Every time I saw a tricky term that didn’t look right, I double-clicked the word, copied it, and pasted it into Google to check.  Google, as you may know, is a surprisingly useful spell-checker:  if you get a word wrong, you’ll probably get “Did you mean…” right under the search term.  Even if that doesn’t happen, Google will generally take you to a variety of well-respected sources (or, in the case of a brand name, the company’s website) to help you check the spelling. It even catches pop culture terms, and it snags some context-specific stuff (for instance, if you wrote “hear” instead of “here”) And–bonus– Google is poly-lingual.

So as I was doing that, I was thinking, “I wish I could just Google the whole book.  Why can’t I do that?”

Then I realized that I could.  Google Docs (now called Google Drive) relies on Google’s search engine technology for its spell check function.

Why had I never thought of this before?  Here’s how I did it:

First, since I was working with a PDF, I copied the text and pasted it into a plain-text editor.

Once I had the whole document in Notepad, I copied chunks of it into a blank Google Docs document.  I found that there was an upper limit to how much text Google Docs could handle at once.  What worked for me was to put my cursor at a starting point in the Notepad text, then hit Page Down about 15 -20 times, and copy that much text at a time.    In my case, that worked out to about 35,000 words at a time.

Once you paste it into Google Docs, it takes a little while to process and save it–roughly 20 seconds.  At some point beyond that 20-second mark, with a larger chunk of text, it just gives up and won’t process it at all–at least, that was my experience.  So the sweet spot seems to be right about 35,000 words. (update: in 2020, you can pretty much always just paste the entire text in at once. But try breaking it into chunks if you find it’s too slow.)

Then all you have to do is go through and right-click on any word underlined in red.  It’ll give you a “Did you mean…” suggestion for anything that looks weird to Google–including people’s names, names of foreign cities, obscure scientific terms, all of it.

And guess what?  I found an astonishing thirty-eight errors with this method.

This is after it had been through a very rigorous and professional editing process that took months and passed through many very competent hands.  A process in which we’d all discussed how important it would be to check and double-check those tricky, difficult-to-check words. We weren’t even really proofreading anymore–this was just a final, quick look-see before it went to the printer.

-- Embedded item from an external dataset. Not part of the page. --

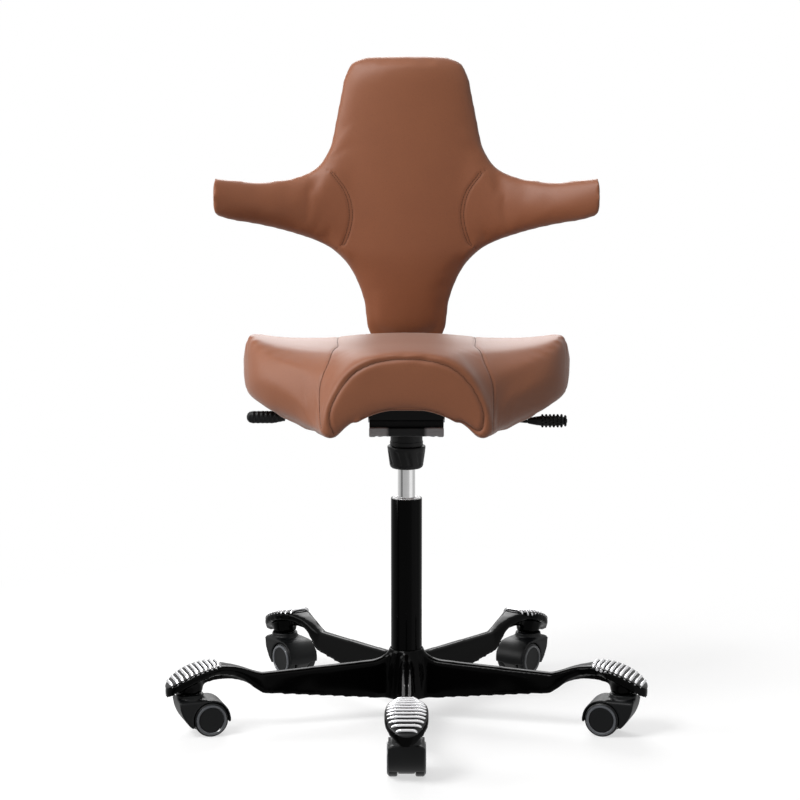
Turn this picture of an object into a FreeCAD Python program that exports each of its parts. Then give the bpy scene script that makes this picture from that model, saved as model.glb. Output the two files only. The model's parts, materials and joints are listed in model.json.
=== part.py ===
# Saddle stool: a padded saddle seat and a cross-shaped back on a gas lift, over a
# five-armed base with ribbed foot grips and twin-wheel casters.
# Millimetres. The origin is on the floor under the column, +Z is up, the front faces -Y.
import FreeCAD
import Part
import math
import os
from collections import namedtuple
from types import SimpleNamespace
import Sketcher
from FreeCAD import Placement, Rotation, Vector

DIMENSIONS = {
    # Fits: a shaft in its bore, two faces that pass each other, two fixed faces.
    "running_fit": 0.05,
    "passing_gap": 0.4,
    "seat_gap": 0.1,
    # Column and gas lift.
    "column_diameter": 50,
    "column_foot_diameter": 47.4,
    "column_wall": 2,
    "column_top": 360,
    "column_bottom": 36,
    "bush_length": 70,
    "bush_recess": 2.5,
    "cylinder_diameter": 28,
    "cylinder_wall": 2,
    "cylinder_bottom": 100,
    "cylinder_cap": 10,
    "cylinder_chamber_top": 398,
    "cylinder_cone_length": 24,
    "cylinder_cone_shrink": 1.6,
    "cylinder_top": 486,
    "rod_diameter": 10,
    "rod_end": 26,
    "piston_height": 330,
    "piston_thickness": 12,
    "bearing_diameter": 30,
    "bearing_thickness": 7,
    "valve_diameter": 8,
    "valve_height": 4,
    # Five-armed base.
    "hub_top": 116,
    "hub_bottom": 31,
    "hub_waist_diameter": 72,
    "hub_rim_diameter": 56,
    "arm_length": 242,
    "arm_root_bottom": 33,
    "arm_root_top": 98,
    "arm_end_bottom": 58.5,
    "arm_end_top": 91,
    "arm_half_width": 15,
    "arm_crest_half_width": 9,
    "arm_wall": 4,
    "neck_length": 44,
    "blade_thickness": 15,
    "keel_thickness": 9,
    "caster_circle": 360,
    "socket_diameter": 42,
    # Oval pads at the arm ends and the ribbed grips on them.
    "pad_crown_radius": 138,
    "pad_crown_axis": 311,
    "pad_crown_height": 116,
    "pad_start": 305,
    "pad_end": 398,
    "pad_width": 67,
    "pad_thickness": 13,
    "grip_margin": 4,
    "grip_plate": 1.6,
    "rib_height": 3.2,
    "rib_width": 4.2,
    "rib_pitch": 7.7,
    "rib_count": 11,
    # Twin-wheel casters.
    "wheel_diameter": 54.6,
    "wheel_width": 16,
    "wheel_gap": 26.7,
    "wheel_disc_diameter": 42,
    "wheel_disc_recess": 1.2,
    "caster_trail": 29,
    "axle_diameter": 8,
    "hood_radius": 31.5,
    "hood_clearance": 1.1,
    "hood_shoulder": 1.5,
    "collar_diameter": 44,
    "collar_top": 67.4,
    "stem_diameter": 11,
    "stem_depth": 30,
    "stem_reach": 26,
    # Mechanism under the seat.
    "housing_half_width": 52,
    "housing_bottom": 476,
    "housing_top": 500,
    "housing_front": 84,
    "housing_rear": 58,
    "housing_rear_drop": 14,
    "tray_wall": 3,
    "apron_half_width": 58.5,
    "apron_depth": 8,
    "apron_height": 15,
    "tilt_axis_y": -45,
    "tilt_axis_height": 494,
    "tilt_shaft_diameter": 10,
    "neck_diameter": 53,
    "neck_bottom": 445,
    "thread_diameter": 42,
    "thread_bottom": 413,
    "knob_top_diameter": 61,
    "knob_foot_diameter": 54,
    "knob_bottom": 408,
    "knob_flute_count": 10,
    "knob_flute_depth": 1.4,
    "rubber_diameter": 20,
    "rubber_half_length": 40,
    "cheek_thickness": 5,
    "carrier_bottom": 508,
    "carrier_thickness": 7,
    "carrier_front": 88,
    "carrier_rear": 108,
    # Steel bar that carries the back, and the seat pan over it.
    "bar_width": 60,
    "bar_thickness": 8,
    "bar_front": 30,
    "bar_bend_radius": 44,
    "bar_upright": 262,
    "bar_top": 715,
    "pan_thickness": 9.2,
    "pan_front": 112,
    "pan_rear": 168,
    "pan_half_width": 96,
    "screw_diameter": 6,
    # Levers under the wings, which turn in the housing.
    "lever_thickness": 5,
    "lever_width": 14,
    "lever_pivot": 46,
    "lever_pivot_height": 494,
    "lever_pin_diameter": 5,
    "lever_drop_right": 9.5,
    "lever_drop_left": 3.5,
    "lever_reach": 258,
    "finger_thickness": 4,
    "lock_finger_end": 10,
    "lock_block_top": 502,
    "grip_length": 64,
    "grip_height_right": 22,
    "grip_height_left": 20,
    "grip_depth": 20,
    "tooth_pitch": 6,
    # Seat cushion.
    "seat_half_width": 267,
    "seat_front": 200,
    "seat_rear": 188,
    "seat_crest": 616,
    # Back cushion.
    "back_top": 1067,
    "back_bottom": 572,
    "back_front": 198,
    "back_thickness": 46,
    "back_crown": 9,
    "wing_half_span": 324,
    "wing_tip_top": 866,
    "wing_tip_bottom": 797,
    "wing_forward": 74,
    "wing_thickness": 44,
    "bracket_bottom": 585,
    "bracket_height": 155,
    "bracket_wall": 5,
    "bracket_half_width": 42,
}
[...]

And yet the silliest mistakes had escaped the notice of all of us.  Most of the mistakes I found had been in the original manuscript all along. We’d all missed them.

I can tell you that I will never again publish a book without running it through Google. (and I am fighting the temptation to Google my previous books–it is only the fact that I don’t have a PDF of the final version of each previous book that is holding me back.)

It’s time-consuming — the whole process took me 12-14 hours, in part because Google flagged a lot of words that were actually correct, but I still had to slow down and double-check them– but entirely worthwhile.   I think that if I had it to do over again, I’d run the Google check twice during the editing process.

The first time would be right before I transmit the final version of the manuscript. This is the version that my editor and I have already been over at least three times and that I have spell-checked (both with the computer and with my eyeballs) many times.  Once we transmit it, I never get it back as a Word document again.  From that point on, someone else inputs the changes. And new errors can get introduced as those changes are made.

So I’d Google-check it once right before transmittal just to eliminate obvious errors and make the professional copy editor and proofreader’s jobs easier.  The fewer mistakes they have to contend with, the more likely they will be to catch all the stuff that computers don’t catch.

Then, when I got final, typeset pages, maybe at the second pass stage, I’d take the PDF and copy/paste it and do the Google check one more time.  It probably wouldn’t turn up much, but then again, I wasn’t expecting to find 38 errors this time.

The genius behind this technology appears to be a guy named Yew Jin Lim.  Dude, you are invited to Thanksgiving at my house every year, from now on. Do not be surprised if I dedicate my next book to you. Srsly.  (Google got that word right, btw. And that one.)